-- begin INPUT RECORDS --

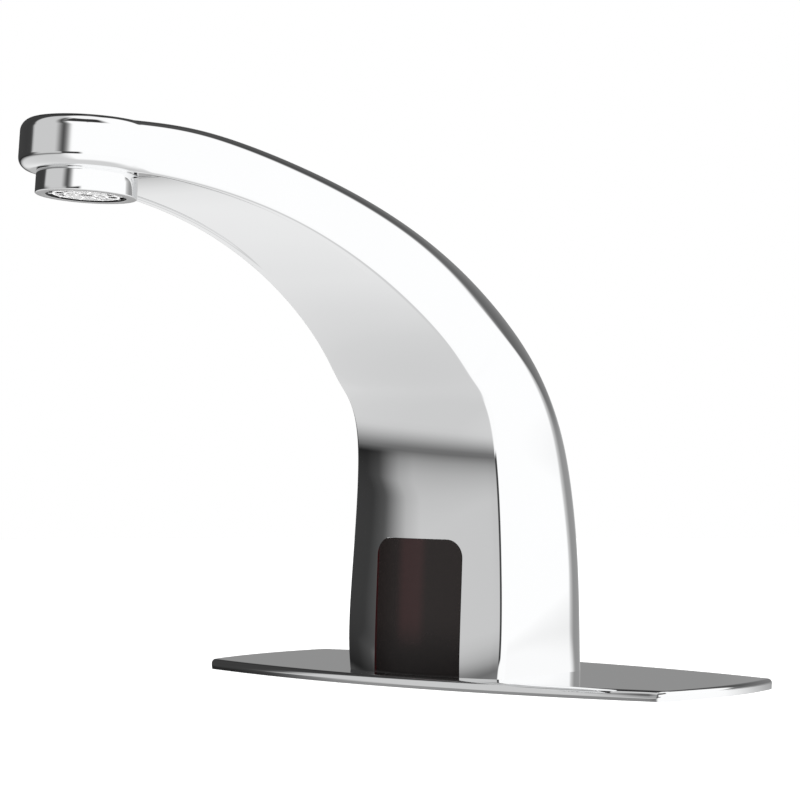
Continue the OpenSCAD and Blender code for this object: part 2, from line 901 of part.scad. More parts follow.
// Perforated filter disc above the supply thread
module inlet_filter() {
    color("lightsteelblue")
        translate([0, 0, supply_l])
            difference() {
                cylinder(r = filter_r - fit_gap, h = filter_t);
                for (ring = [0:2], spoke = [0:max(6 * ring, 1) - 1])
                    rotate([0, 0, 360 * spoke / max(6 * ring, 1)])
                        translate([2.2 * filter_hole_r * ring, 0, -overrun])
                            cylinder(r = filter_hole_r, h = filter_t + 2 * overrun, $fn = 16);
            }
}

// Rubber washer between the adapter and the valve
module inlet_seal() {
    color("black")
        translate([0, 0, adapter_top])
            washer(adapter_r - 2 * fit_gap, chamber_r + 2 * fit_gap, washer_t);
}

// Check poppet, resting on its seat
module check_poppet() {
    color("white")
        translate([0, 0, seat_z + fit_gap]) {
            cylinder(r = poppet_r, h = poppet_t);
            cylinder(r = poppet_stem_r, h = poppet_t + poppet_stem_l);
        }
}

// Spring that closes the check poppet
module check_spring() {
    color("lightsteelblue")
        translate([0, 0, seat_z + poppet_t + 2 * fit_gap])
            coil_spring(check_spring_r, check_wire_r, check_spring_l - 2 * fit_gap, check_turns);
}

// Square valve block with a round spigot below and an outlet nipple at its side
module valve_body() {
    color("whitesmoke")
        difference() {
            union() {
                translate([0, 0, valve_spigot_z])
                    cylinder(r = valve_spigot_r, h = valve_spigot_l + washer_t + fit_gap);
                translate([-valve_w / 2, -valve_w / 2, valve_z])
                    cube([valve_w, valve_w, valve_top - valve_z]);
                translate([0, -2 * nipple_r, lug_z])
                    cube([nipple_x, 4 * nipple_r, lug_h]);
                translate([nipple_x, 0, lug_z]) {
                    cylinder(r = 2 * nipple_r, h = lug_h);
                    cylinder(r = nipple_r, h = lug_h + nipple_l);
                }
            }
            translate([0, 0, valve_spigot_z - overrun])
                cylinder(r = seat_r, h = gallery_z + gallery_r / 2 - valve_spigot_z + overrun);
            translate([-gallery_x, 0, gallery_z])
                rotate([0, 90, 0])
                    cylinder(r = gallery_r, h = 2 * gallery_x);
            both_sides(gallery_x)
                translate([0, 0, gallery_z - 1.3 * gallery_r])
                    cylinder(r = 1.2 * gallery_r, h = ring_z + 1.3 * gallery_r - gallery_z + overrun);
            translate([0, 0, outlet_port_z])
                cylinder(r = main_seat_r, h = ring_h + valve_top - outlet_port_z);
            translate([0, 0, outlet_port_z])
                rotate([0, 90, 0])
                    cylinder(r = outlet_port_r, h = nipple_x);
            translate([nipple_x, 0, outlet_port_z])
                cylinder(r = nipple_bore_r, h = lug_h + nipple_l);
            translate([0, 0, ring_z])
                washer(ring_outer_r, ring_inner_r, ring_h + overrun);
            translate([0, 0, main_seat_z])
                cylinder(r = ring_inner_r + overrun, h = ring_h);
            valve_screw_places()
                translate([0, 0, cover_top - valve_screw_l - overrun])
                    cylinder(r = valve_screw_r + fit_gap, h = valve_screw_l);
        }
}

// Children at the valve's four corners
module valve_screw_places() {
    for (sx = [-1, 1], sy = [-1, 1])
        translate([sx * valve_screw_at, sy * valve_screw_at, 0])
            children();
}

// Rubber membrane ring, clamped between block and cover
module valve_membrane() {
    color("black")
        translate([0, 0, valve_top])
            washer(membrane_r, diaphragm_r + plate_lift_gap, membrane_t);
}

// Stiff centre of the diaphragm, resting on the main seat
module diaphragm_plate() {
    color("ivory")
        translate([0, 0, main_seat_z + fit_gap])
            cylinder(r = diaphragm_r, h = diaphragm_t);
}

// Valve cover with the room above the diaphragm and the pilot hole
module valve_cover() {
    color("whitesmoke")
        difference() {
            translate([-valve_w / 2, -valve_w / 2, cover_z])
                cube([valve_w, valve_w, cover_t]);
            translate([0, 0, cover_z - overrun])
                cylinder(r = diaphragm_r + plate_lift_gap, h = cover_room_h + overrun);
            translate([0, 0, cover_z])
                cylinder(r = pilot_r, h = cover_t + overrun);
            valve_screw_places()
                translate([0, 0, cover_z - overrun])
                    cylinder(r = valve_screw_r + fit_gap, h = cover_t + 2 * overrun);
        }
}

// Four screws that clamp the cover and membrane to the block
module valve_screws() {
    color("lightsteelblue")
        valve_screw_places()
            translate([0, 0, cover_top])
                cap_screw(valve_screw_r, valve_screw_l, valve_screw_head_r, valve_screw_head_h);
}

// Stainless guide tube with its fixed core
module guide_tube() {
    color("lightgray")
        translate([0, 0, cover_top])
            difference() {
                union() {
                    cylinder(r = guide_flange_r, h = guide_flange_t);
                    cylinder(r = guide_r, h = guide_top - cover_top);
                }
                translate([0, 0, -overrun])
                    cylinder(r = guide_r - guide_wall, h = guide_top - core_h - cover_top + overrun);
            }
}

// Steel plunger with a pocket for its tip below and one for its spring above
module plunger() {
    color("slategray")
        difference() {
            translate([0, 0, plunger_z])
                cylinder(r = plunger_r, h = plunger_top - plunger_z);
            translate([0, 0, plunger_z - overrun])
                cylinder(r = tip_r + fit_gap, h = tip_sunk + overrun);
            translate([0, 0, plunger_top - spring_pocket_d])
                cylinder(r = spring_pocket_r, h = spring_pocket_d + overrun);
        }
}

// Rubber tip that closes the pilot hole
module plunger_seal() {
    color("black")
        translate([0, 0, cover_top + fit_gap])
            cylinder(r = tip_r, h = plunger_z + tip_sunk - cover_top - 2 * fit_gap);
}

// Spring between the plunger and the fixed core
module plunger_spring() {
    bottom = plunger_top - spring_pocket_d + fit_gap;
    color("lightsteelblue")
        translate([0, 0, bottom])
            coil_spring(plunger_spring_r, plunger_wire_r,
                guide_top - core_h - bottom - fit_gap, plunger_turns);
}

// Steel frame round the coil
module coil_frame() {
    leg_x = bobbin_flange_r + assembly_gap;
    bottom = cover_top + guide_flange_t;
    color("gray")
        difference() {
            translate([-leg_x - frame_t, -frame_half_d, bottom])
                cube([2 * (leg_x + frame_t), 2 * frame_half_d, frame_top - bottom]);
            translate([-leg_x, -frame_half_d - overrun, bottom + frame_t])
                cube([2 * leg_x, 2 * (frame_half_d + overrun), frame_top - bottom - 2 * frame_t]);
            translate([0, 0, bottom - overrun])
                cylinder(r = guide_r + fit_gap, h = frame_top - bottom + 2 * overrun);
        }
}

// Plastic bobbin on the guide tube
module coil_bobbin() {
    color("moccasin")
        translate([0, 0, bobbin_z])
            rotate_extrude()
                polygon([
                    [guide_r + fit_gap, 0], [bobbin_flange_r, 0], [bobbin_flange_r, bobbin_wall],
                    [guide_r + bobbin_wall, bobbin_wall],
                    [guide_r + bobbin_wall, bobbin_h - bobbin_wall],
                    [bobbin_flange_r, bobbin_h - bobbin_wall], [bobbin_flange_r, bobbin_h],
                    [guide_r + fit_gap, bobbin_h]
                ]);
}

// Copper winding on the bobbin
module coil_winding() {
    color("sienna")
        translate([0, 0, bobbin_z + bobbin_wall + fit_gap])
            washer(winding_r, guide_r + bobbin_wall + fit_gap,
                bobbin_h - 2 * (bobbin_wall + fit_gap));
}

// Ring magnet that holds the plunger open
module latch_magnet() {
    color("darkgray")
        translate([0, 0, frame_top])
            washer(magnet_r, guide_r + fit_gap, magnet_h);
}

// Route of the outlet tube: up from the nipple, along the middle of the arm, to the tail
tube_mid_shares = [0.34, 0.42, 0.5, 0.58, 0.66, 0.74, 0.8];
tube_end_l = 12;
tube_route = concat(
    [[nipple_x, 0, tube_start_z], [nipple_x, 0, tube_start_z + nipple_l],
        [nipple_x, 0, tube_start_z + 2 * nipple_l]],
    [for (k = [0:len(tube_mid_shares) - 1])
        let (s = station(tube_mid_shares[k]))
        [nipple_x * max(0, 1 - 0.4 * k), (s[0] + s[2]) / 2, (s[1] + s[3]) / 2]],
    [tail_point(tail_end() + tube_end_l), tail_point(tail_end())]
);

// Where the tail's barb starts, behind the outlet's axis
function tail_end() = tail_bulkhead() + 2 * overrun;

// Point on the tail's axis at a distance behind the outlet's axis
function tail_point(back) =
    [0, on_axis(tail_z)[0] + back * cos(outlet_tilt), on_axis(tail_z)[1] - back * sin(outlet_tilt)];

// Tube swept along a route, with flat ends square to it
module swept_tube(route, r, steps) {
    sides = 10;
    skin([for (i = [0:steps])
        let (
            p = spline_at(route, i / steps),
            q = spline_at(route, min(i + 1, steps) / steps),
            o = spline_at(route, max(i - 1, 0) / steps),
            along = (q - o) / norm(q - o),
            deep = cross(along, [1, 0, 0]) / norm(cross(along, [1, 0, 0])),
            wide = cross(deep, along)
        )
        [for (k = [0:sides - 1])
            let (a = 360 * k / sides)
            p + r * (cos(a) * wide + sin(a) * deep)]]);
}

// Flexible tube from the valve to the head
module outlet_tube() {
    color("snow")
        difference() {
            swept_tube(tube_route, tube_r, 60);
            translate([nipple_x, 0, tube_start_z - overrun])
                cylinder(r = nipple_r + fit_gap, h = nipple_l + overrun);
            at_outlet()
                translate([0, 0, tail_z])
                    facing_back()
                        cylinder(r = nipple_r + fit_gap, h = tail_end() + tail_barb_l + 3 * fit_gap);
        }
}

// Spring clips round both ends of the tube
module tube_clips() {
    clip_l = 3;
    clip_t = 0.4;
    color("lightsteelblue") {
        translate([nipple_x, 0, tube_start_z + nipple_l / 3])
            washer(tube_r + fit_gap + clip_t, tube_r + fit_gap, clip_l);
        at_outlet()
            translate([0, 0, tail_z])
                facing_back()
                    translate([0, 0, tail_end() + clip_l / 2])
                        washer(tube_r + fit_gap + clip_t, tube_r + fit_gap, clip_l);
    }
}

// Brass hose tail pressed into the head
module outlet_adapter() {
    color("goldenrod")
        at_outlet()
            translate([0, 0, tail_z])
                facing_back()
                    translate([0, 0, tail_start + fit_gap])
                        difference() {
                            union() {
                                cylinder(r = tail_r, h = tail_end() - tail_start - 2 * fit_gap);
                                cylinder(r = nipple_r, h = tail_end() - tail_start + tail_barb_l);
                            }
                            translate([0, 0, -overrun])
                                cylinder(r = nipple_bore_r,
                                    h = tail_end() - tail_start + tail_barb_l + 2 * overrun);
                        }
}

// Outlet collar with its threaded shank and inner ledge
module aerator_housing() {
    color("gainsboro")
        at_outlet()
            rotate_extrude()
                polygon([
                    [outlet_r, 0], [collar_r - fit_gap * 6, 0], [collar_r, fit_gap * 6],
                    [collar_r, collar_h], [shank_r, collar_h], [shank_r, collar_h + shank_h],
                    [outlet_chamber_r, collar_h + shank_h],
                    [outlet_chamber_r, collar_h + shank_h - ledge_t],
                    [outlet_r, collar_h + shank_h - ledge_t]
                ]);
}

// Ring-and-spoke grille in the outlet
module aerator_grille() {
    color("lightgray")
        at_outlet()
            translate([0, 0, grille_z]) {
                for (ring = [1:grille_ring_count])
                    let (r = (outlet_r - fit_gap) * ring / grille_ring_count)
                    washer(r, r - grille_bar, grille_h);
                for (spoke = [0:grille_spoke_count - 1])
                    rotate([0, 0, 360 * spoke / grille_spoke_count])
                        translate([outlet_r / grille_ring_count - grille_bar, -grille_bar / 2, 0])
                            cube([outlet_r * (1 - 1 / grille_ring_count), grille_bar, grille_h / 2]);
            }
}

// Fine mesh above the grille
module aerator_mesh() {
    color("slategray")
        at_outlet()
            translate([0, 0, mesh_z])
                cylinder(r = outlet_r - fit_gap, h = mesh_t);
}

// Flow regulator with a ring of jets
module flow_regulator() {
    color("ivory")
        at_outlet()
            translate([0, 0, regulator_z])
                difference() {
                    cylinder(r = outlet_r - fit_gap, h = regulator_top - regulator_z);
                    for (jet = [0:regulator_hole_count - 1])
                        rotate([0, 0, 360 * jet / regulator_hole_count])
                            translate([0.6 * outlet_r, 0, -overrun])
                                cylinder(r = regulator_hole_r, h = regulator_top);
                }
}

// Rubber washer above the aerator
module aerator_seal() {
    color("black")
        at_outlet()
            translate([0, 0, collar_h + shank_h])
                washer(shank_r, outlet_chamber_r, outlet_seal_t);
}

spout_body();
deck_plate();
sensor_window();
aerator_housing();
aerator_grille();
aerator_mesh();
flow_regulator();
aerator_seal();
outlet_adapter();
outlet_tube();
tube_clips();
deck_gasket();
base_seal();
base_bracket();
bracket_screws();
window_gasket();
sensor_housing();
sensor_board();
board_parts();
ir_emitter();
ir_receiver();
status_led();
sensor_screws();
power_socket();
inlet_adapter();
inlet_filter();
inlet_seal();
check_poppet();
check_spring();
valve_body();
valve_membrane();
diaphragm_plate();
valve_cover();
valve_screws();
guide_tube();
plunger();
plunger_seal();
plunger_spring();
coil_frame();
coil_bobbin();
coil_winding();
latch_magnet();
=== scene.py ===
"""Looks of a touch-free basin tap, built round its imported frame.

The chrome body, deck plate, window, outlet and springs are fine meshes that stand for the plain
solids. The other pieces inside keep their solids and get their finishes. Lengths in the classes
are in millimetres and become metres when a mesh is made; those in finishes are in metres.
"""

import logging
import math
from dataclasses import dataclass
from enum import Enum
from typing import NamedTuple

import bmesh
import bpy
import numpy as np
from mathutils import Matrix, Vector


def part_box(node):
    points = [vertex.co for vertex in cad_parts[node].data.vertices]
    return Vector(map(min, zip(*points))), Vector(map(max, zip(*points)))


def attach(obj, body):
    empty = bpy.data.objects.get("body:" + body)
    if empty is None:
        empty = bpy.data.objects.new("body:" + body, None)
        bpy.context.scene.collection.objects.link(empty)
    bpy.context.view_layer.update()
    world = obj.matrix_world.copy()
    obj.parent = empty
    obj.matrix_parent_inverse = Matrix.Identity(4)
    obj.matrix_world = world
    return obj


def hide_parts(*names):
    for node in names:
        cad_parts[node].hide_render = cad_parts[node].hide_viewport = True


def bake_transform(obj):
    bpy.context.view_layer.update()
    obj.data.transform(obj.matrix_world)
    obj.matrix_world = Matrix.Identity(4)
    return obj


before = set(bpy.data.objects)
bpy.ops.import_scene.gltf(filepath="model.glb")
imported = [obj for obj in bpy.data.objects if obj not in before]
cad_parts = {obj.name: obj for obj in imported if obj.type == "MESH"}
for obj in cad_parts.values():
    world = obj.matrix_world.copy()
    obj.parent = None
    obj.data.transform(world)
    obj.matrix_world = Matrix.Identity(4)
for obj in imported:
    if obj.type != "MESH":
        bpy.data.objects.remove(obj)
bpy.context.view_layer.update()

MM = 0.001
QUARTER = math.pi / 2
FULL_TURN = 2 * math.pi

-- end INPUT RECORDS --
-- begin INPUT RECORDS --

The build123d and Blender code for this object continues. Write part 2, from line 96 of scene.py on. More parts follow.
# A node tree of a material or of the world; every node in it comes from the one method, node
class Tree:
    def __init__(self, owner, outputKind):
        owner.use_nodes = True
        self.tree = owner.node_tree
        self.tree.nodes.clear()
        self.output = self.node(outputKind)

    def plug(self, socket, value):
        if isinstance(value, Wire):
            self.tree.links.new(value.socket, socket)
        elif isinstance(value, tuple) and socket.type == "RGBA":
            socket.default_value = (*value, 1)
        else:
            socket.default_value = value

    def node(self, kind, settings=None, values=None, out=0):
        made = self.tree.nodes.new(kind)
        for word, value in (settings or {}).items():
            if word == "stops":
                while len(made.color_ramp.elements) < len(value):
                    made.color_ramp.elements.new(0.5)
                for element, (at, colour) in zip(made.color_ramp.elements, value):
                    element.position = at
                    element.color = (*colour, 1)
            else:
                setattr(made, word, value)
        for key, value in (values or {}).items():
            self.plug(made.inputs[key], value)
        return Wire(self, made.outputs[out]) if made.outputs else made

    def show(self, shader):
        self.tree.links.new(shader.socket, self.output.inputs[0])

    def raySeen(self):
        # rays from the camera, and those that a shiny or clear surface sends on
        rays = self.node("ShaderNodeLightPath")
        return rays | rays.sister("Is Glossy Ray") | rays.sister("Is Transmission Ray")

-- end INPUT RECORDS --
-- begin INPUT RECORDS --

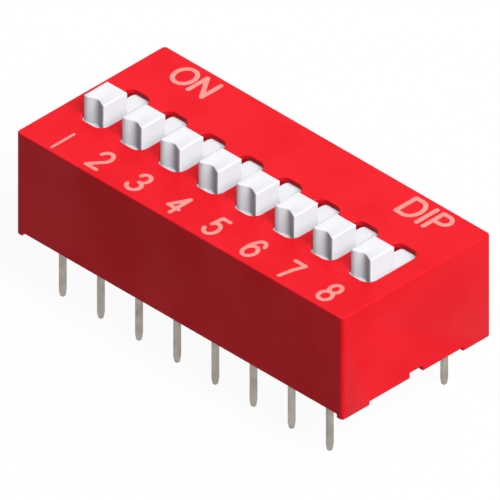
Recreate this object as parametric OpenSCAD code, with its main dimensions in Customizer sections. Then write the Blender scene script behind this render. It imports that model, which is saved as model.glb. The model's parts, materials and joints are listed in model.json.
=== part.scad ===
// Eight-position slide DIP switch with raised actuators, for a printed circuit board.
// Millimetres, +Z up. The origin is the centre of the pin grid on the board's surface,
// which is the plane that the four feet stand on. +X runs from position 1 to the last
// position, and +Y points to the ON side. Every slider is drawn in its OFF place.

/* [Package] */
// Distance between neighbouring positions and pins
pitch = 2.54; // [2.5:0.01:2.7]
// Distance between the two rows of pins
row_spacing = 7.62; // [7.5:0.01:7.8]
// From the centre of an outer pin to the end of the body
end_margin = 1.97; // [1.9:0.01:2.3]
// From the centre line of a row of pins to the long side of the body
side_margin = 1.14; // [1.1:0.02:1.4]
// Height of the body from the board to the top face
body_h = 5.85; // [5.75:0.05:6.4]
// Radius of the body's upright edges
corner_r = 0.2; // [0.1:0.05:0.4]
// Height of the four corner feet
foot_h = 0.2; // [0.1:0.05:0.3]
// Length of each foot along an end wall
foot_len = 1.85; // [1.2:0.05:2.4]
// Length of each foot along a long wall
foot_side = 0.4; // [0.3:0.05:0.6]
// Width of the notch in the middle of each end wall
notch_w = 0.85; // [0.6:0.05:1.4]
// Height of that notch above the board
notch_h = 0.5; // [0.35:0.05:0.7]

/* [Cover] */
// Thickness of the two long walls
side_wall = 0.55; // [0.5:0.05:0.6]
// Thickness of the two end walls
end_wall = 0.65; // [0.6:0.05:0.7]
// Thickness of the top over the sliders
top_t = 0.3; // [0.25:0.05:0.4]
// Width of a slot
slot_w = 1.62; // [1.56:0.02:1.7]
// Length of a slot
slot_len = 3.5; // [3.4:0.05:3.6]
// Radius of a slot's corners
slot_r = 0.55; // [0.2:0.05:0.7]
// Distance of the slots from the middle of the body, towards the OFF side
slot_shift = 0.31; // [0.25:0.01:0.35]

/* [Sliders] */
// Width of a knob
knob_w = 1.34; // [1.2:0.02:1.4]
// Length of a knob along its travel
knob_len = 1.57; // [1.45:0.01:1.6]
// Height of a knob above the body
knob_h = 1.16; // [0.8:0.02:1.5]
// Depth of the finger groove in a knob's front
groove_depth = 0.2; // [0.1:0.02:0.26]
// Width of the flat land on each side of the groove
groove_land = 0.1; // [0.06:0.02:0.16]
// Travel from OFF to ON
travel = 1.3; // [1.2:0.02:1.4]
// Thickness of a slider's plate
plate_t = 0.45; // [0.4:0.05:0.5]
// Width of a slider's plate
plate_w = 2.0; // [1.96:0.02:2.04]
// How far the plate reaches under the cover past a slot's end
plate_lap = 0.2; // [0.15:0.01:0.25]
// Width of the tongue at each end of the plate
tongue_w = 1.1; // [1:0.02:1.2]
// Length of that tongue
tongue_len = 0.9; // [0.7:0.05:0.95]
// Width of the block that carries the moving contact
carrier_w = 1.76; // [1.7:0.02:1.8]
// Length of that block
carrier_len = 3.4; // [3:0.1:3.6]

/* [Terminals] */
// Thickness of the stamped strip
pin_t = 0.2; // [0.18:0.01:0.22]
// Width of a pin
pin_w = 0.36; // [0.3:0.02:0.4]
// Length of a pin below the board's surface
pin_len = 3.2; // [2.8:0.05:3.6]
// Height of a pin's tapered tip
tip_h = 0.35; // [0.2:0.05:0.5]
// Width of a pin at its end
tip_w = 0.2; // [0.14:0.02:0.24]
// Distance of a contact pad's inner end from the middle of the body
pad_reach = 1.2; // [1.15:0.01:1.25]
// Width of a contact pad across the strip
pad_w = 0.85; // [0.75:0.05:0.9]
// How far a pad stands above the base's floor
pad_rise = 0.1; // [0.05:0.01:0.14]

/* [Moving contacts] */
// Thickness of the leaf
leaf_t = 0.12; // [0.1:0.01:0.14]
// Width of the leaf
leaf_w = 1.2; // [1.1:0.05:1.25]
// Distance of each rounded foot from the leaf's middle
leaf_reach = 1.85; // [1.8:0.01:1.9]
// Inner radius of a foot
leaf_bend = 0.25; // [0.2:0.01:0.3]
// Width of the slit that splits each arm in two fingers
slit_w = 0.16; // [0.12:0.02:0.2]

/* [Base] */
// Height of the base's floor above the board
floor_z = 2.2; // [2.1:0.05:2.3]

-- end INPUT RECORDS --

### INSTRUCTION
Retype only this portion of the data above: the line containing "spout_body();", the line containing "from mathutils import Matrix, Vector", and all lines between them, exactly.

### CORRECT RESULT
spout_body();
deck_plate();
sensor_window();
aerator_housing();
aerator_grille();
aerator_mesh();
flow_regulator();
aerator_seal();
outlet_adapter();
outlet_tube();
tube_clips();
deck_gasket();
base_seal();
base_bracket();
bracket_screws();
window_gasket();
sensor_housing();
sensor_board();
board_parts();
ir_emitter();
ir_receiver();
status_led();
sensor_screws();
power_socket();
inlet_adapter();
inlet_filter();
inlet_seal();
check_poppet();
check_spring();
valve_body();
valve_membrane();
diaphragm_plate();
valve_cover();
valve_screws();
guide_tube();
plunger();
plunger_seal();
plunger_spring();
coil_frame();
coil_bobbin();
coil_winding();
latch_magnet();
=== scene.py ===
"""Looks of a touch-free basin tap, built round its imported frame.

The chrome body, deck plate, window, outlet and springs are fine meshes that stand for the plain
solids. The other pieces inside keep their solids and get their finishes. Lengths in the classes
are in millimetres and become metres when a mesh is made; those in finishes are in metres.
"""

import logging
import math
from dataclasses import dataclass
from enum import Enum
from typing import NamedTuple

import bmesh
import bpy
import numpy as np
from mathutils import Matrix, Vector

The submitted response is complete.